Data Management

An AIUS project is a plain directory on your machine. You own it — every input, intermediate dataset, and output is a regular file you can open, edit, and version.

Project layout

my-project/
  context/                 # your brief: goals, domain notes, definitions (markdown, docs)
  data/
    raw/                   # your source datasets (AIUS moves your files here on first run)
    processed/             # cleaned, analysis-ready datasets AIUS produces
  output/
    discovery/             # data profiling: structure, distributions, anomalies
    notebooks/<analysis>/  # one Jupyter notebook per analysis
    validation/            # model validation folds and predictions
  .aius/                   # project state: current stage, goals.json
Start a project by putting your brief in context/ and your dataset in data/, then run aius in that directory.

Supported data formats

CSV, TSV, Excel (.xlsx), Parquet, and JSON. Your data stays on your machine and is read by code running locally. Notebooks execute in a curated, fixed Python environment (pandas, numpy, scikit-learn, XGBoost, LightGBM, matplotlib, seaborn, and more) — you can’t install extra packages into it, which is what keeps runs reproducible.

Common how-tos

Add or replace a dataset

Drop the new file into data/raw/ (or overwrite the existing one), then tell the agent in chat — e.g. “I’ve added q3_sales.parquet to data/raw, include it in the analysis.” It will profile the new data and fold it in.

Change the brief mid-project

Edit your files in context/ (or context/CONTEXT.md, the agent’s written understanding of your brief), then tell the agent what changed. For a significant change of direction, say it explicitly in chat — the agent adapts its goals and plan from the conversation.
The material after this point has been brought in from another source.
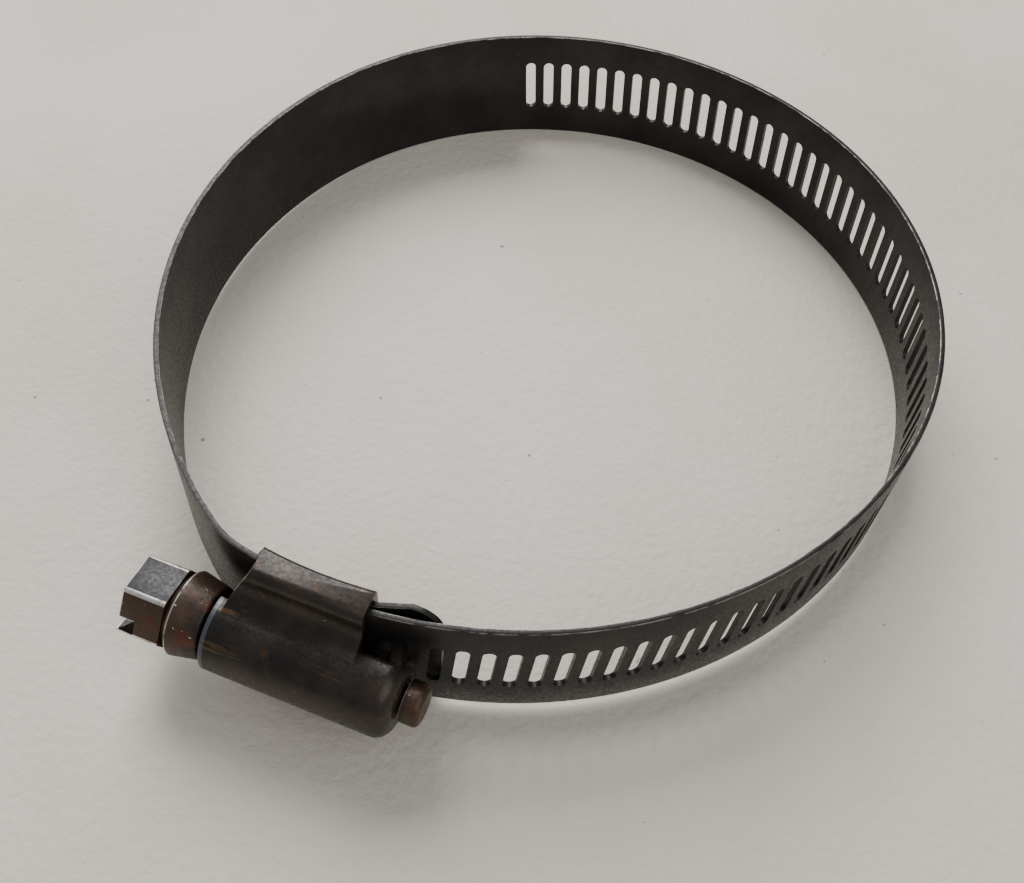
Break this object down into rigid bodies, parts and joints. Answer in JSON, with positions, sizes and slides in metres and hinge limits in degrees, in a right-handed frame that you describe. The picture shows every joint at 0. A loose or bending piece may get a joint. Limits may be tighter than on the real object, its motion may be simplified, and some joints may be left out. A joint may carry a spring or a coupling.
{
  "type": "worm-drive pipe clamp",
  "caption": "Worm-drive pipe clamp: slotted blackened steel band closed into a ring, formed housing and captive hex-head worm screw that tightens it.",
  "frame": {"origin": "on the axis of the clamping bore (the centre of the band's large arc), at the middle of the band's width", "axes": "+Z along the clamped pipe, +X along the screw from its head to its tip; the housing and the screw are at -Y"},
  "size_m": [0.0882, 0.1014, 0.0178],
  "materials": {
    "band_steel": "blackened spring steel, worn satin",
    "housing_steel": "blackened sheet steel, oily and lightly rusted",
    "screw_steel": "blackened steel with brown rust and bright worn edges"
  },
  "bodies": {
    "clamp_base": {"housing": "housing_steel", "band_anchor_span": "band_steel"},
    "worm": {"screw": "screw_steel"},
    "blank_side": {"band_blank_span": "band_steel"},
    "ring_middle": {"band_middle_span": "band_steel"},
    "slotted_side": {"band_slotted_span": "band_steel"},
    "tail": {"band_tail_span": "band_steel"}
  },
  "joints": [
    {"name": "flex_blank_near", "type": "hinge", "parent": "clamp_base", "child": "blank_side", "pos_m": [-0.03733, -0.02839, 0], "axis": [0, 0, -1], "range_deg": [0, 2.26]},
    {"name": "flex_blank_far", "type": "hinge", "parent": "blank_side", "child": "ring_middle", "pos_m": [-0.04207, 0.01125, 0], "axis": [0, 0, -1], "range_deg": [0, 5.73]},
    {"name": "flex_slotted_far", "type": "hinge", "parent": "ring_middle", "child": "slotted_side", "pos_m": [0.03466, 0.02628, 0], "axis": [0, 0, -1], "range_deg": [0, 4.03]},
    {"name": "flex_slotted_near", "type": "hinge", "parent": "slotted_side", "child": "tail", "pos_m": [0.03425, -0.02826, 0], "axis": [0, 0, -1], "range_deg": [0, 2.34]},
    {"name": "screw_spin", "type": "hinge", "parent": "clamp_base", "child": "worm", "pos_m": [-0.00722, -0.05307, 0], "axis": [1, 0, 0], "range_deg": [0, 1801]}
  ],
  "couplings": [
    {"joint": "flex_blank_near", "follows": "flex_blank_far", "ratio": 0.3922},
    {"joint": "flex_slotted_far", "follows": "flex_blank_far", "ratio": 0.70252},
    {"joint": "flex_slotted_near", "follows": "flex_blank_far", "ratio": 0.40701},
    {"joint": "screw_spin", "follows": "flex_blank_far", "ratio": 314.38}
  ]
}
Correct the agent’s understanding

The pipeline pauses at three review points — use them:
  • Context review — read context/CONTEXT.md. If the agent misread your brief, say so in chat and it rewrites its understanding before doing anything else.
  • Discovery review — check output/discovery/. Wrong column interpretation, missed anomaly? Point it out now, before cleaning.
  • Goal review — the hard gate. The parsed goals live in .aius/goals.json; nothing proceeds until you approve them. This is the cheapest place to fix a wrong assumption.

Re-run or tweak an analysis

Every analysis is a real notebook under output/notebooks/<analysis>/notebook.ipynb. Ask the agent to revise and re-run it (“redo the churn model without the leaky feature”), or edit the notebook yourself and ask the agent to continue from it.

Regenerate a deliverable

Ask the agent to redo the underlying analysis and republish — deliverables (report, model, deck, brief) are produced from the notebooks, so fixing the notebook and asking for a republish refreshes them on your dashboard.

Pick up where you left off

aius --continue        # resume the last session on this project
aius --session <id>    # resume a specific session
Project state (stage, goals, outputs) lives in the project directory, so closing the terminal loses nothing.

Start over

aius --reset           # wipe local project state (asks for confirmation)
This resets the pipeline to the beginning. Your files in context/ and data/ are untouched; your API key is preserved.

Good to know

  • data/raw/ and data/processed/ are kept out of git by default (AIUS writes the ignore rules) — datasets don’t end up in your repo history.
  • Anything that touches your machine — shell commands, file writes, access outside the project — is gated by a permission prompt before it runs.